Mason’s exceptions and motion to dismiss, as well as Jasmine’s motion to compel discovery responses, came for hearing on August 27, 2024. On September 9, 2024, the trial court signed a judgment finding that the Alabama court had subject matter jurisdiction and dismissing both Jasmine’s petition for custody and her petition to modify custody. The judgment stated that Judge David Michael Williams (Judge Williams) of the Ninth Judicial District Court, State of Louisiana, and Judge Hairston had conferred in accordance with La.R.S. 13:1818 and concurred that DeKalb County, State of Alabama, has subject matter jurisdiction over Madeline’s custody. The judgment went on to deny Mason’s exceptions of res judicata and lack of subject matter jurisdiction as moot but noted that said objections may be re-urged at the hearing on Mason’s petition to have the Alabama judgment made executory.

Jasmine appealed. Mason answered the appeal and asked this court to amend the judgment to grant his exceptions of res judicata and lack of subject matter jurisdiction.

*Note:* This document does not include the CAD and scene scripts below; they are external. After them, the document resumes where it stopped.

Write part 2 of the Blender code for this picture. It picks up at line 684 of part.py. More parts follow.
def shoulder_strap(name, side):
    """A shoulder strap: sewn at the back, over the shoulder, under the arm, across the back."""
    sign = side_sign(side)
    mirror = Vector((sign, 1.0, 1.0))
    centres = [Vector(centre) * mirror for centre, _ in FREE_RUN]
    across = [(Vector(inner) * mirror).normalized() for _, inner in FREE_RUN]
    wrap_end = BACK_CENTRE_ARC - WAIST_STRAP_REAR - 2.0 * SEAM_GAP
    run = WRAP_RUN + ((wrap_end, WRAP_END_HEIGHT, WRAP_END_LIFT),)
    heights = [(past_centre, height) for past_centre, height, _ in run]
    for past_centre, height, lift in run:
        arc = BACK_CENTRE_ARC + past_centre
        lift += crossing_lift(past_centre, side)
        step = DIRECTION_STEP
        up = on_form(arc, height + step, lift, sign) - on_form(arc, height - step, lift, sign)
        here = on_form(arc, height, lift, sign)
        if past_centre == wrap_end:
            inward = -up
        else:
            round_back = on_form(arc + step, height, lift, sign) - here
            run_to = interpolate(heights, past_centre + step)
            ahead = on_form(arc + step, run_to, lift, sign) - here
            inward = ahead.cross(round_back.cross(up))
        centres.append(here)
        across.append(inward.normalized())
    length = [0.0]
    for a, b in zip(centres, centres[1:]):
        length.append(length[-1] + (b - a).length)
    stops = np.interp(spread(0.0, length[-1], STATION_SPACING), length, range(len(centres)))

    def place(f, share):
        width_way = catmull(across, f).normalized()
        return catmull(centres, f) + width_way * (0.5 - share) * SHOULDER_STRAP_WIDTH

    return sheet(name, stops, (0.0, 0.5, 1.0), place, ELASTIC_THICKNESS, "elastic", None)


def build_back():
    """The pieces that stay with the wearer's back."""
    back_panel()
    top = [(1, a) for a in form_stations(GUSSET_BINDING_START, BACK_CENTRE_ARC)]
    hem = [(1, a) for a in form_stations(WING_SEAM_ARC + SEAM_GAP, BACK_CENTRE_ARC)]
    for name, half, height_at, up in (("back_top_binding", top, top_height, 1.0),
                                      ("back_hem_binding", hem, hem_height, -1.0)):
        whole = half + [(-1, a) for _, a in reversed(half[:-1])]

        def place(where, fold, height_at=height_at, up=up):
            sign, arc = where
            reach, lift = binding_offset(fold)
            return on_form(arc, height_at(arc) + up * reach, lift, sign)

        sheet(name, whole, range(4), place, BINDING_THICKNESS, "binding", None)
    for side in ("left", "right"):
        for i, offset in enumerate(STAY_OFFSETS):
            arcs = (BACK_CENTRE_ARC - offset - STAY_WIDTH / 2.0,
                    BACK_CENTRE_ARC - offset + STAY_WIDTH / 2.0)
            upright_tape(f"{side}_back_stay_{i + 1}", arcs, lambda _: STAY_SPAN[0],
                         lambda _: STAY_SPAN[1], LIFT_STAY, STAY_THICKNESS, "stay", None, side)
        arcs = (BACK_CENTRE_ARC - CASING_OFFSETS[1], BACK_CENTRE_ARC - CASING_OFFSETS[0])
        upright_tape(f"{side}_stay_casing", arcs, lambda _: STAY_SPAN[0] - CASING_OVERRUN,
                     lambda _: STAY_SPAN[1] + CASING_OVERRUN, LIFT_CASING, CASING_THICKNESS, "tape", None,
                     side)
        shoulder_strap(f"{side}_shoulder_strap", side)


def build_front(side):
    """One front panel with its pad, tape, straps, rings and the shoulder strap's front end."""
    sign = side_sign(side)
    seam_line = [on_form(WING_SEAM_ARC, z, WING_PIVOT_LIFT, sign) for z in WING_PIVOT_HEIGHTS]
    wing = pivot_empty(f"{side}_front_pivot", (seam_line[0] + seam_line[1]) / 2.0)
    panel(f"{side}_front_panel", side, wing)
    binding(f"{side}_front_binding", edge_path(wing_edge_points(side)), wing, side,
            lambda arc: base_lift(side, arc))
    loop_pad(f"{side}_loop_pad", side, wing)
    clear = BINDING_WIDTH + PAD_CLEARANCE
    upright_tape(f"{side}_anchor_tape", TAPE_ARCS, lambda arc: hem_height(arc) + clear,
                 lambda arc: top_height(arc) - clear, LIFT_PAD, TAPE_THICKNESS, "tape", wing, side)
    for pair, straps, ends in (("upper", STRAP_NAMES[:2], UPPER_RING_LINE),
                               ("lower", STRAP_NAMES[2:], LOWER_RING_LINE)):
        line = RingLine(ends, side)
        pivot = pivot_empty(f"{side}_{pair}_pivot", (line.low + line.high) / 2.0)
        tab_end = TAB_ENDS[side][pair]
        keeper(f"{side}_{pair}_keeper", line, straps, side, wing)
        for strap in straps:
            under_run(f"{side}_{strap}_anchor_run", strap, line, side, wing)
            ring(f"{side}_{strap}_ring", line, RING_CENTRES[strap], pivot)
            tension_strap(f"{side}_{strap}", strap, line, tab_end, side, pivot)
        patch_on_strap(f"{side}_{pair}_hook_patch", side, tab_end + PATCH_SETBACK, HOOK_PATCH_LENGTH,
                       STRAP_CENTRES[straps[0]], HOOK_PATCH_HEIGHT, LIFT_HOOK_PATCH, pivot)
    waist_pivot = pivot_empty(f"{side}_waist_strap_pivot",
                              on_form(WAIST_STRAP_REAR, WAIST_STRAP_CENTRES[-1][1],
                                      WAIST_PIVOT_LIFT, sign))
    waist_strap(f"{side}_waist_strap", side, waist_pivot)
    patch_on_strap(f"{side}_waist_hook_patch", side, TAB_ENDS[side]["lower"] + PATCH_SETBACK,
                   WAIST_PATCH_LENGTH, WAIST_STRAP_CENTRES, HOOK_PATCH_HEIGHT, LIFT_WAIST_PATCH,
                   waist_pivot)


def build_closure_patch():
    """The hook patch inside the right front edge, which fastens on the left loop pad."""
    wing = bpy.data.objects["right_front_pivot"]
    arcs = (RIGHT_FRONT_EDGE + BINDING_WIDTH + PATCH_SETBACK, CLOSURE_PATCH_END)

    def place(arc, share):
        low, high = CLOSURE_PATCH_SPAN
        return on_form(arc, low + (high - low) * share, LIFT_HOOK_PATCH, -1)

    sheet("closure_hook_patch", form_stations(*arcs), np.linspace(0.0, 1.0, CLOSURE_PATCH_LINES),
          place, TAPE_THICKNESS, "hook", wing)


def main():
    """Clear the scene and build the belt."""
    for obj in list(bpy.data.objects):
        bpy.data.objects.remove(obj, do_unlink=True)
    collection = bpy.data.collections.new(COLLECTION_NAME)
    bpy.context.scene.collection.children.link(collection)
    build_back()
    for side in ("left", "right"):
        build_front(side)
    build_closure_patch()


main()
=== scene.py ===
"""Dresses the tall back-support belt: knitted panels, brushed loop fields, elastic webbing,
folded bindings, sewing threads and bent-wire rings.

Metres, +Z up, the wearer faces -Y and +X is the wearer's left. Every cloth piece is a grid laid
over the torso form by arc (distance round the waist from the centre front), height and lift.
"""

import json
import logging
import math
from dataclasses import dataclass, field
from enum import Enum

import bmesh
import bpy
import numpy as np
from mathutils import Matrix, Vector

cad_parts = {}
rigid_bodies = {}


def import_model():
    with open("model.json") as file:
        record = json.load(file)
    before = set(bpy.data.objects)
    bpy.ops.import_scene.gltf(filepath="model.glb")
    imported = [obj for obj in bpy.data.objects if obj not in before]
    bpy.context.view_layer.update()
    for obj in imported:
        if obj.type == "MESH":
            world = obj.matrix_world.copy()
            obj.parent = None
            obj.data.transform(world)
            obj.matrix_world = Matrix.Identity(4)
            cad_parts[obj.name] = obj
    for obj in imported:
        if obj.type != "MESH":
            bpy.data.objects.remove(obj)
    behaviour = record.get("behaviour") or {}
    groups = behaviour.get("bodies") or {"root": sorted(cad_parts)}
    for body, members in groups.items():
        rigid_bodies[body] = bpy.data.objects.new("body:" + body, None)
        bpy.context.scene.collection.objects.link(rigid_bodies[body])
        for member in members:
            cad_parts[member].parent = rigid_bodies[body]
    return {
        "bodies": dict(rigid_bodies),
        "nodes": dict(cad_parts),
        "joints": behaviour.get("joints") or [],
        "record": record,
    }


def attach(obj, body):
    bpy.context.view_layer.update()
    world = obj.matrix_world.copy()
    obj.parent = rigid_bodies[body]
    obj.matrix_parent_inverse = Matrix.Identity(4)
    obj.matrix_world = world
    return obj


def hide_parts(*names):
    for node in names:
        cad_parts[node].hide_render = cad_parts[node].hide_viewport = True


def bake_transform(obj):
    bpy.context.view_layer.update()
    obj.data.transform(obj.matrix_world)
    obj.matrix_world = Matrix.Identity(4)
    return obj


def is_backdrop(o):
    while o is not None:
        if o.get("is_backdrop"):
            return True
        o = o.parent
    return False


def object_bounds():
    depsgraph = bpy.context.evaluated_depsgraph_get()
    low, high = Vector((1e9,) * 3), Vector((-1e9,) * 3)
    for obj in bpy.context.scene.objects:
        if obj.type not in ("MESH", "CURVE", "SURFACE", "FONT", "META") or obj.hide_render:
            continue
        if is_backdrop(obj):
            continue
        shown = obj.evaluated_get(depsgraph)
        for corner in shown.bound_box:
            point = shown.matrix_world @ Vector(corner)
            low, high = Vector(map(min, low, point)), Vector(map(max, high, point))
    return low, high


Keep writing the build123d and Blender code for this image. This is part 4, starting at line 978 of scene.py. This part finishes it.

Morris v. Morris, 24-705, pp. 2–4 (La.App. 3 Cir. 4/30/25), 411 So.3d 884, 886–87

(footnote omitted).

The previous panel noted that “[a] hearing on Mason’s petition to make the

Alabama judgment executory was held on September 12, 2024.” Id. at 887. The trial

court took the matter under advisement, and a copy of the transcript was filed in the

record of 24-705.

At the time of the September 12, 2024 hearing on Mason’s petition to make

foreign judgment executory, Jasmine had not yet appealed the trial court’s

September 9, 2024 judgment. Her motion for appeal was granted on September 23,

3 2024. As noted by the previous panel in 24-705, Jasmine asserted the following on

appeal:

[T]he trial court erred in granting Mason’s motion to dismiss pursuant to La.R.S. 13:1818 because there were no “simultaneous proceedings” in Louisiana and Alabama at the time she filed her petition for child custody in the Ninth Judicial District Court of Louisiana.